Douglas’ solution was quite simple. He proposed the buying power of the community be augmented by what he described as a national dividend in the form of debt free credit to all citizens sufficient to bridge the gap between wages, salaries and profits and the prices of goods for sale. But there was a catch. The money supply is the private interest of banks who only ever lend to the community. The idea of a national dividend not accompanied by debt would break up the monopoly of credit which is the exorbitant privilege of the financial system. No solution was possible while the banks maintained their claim to ownership of the community’s credit.

Douglas determined that the financial system’s control of the money supply constituted illegitimate government and, therefore, was profoundly undemocratic. He believed the purpose of the economy was to produce goods and services with a minimum of labour and resource-expenditure, yet the financial system required full employment, not for the sake of the production, but to distribute incomes. He also believed that the power of banks to create the money supply out of nothing as debt was a literal claim by the financial system to the ownership of the community and its assets. Furthermore, he decerned a dangerous trend whereby decision-making control was progressively ceded to financial powers, away from the individual.

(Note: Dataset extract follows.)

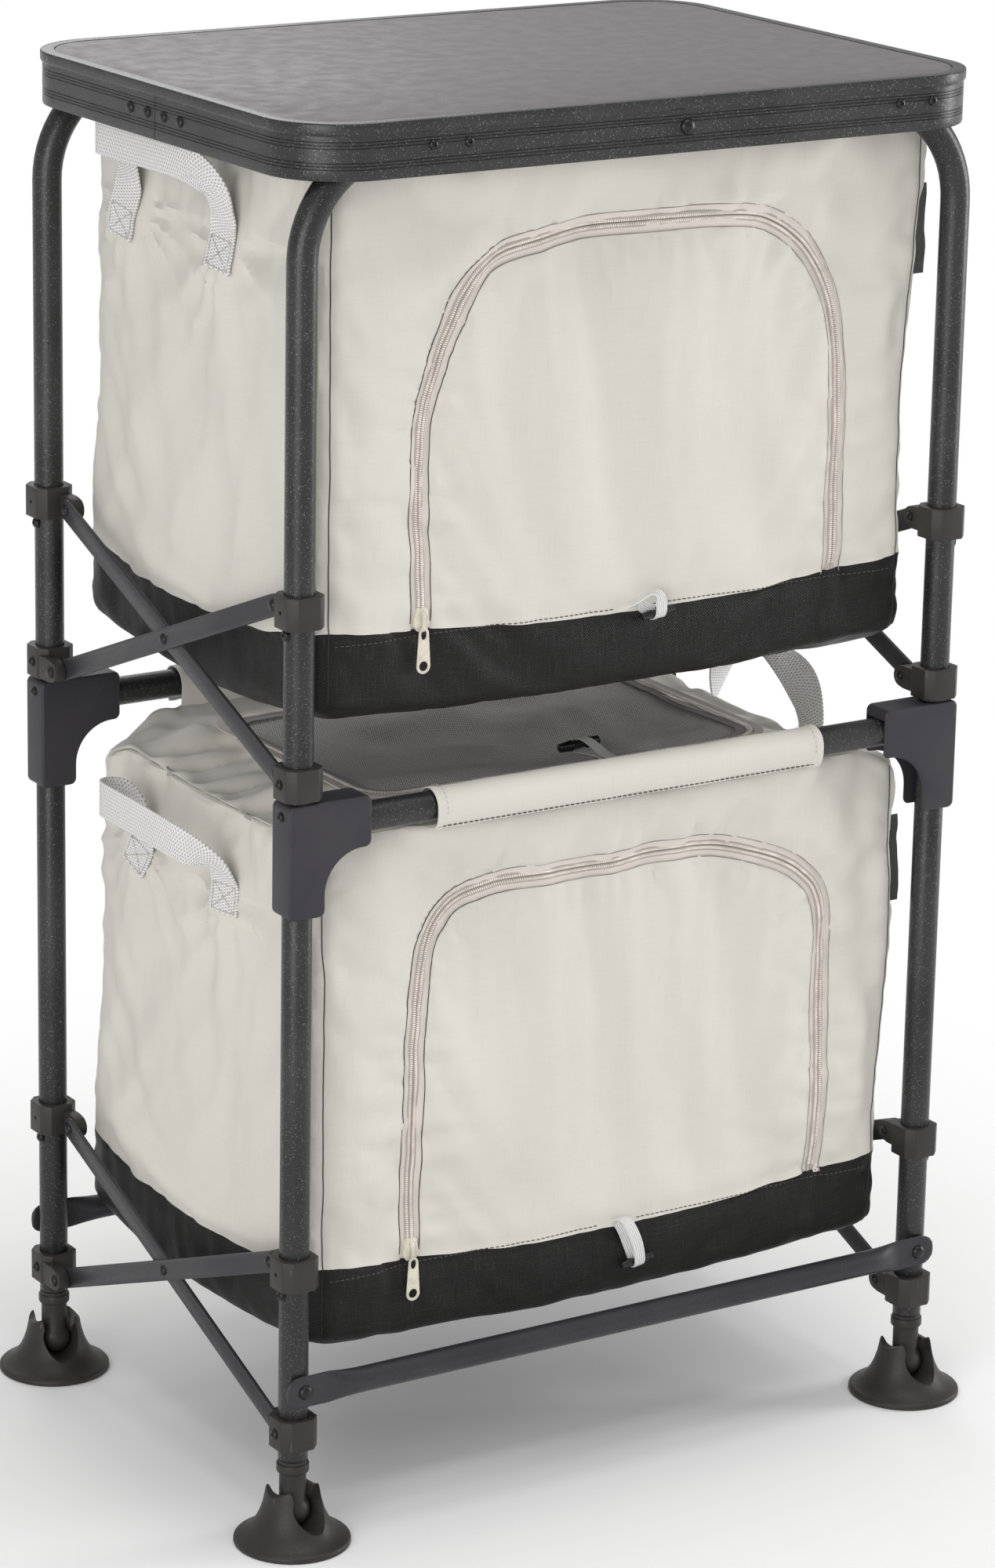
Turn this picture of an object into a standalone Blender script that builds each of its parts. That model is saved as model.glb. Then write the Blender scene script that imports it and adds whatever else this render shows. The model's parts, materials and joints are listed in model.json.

Personal Freedom and Responsibility

Over time Douglas elaborated a profound philosophy of personal freedom and responsibility. His economic proposals are derived from this philosophy and aim to place the advantages of collective action and technology at the disposal of the individual, rather than these things being the means of subjugating him. He abhorred the domination of the individual by the group and regarded it as the prelude to social breakdown and collapse. We seem to be in the latter stages of this process.

What ensued was the Social Credit movement. A world-wide campaign of activists, writers and speakers committed to educating the public about what came to be known as “The Douglas Revelations.”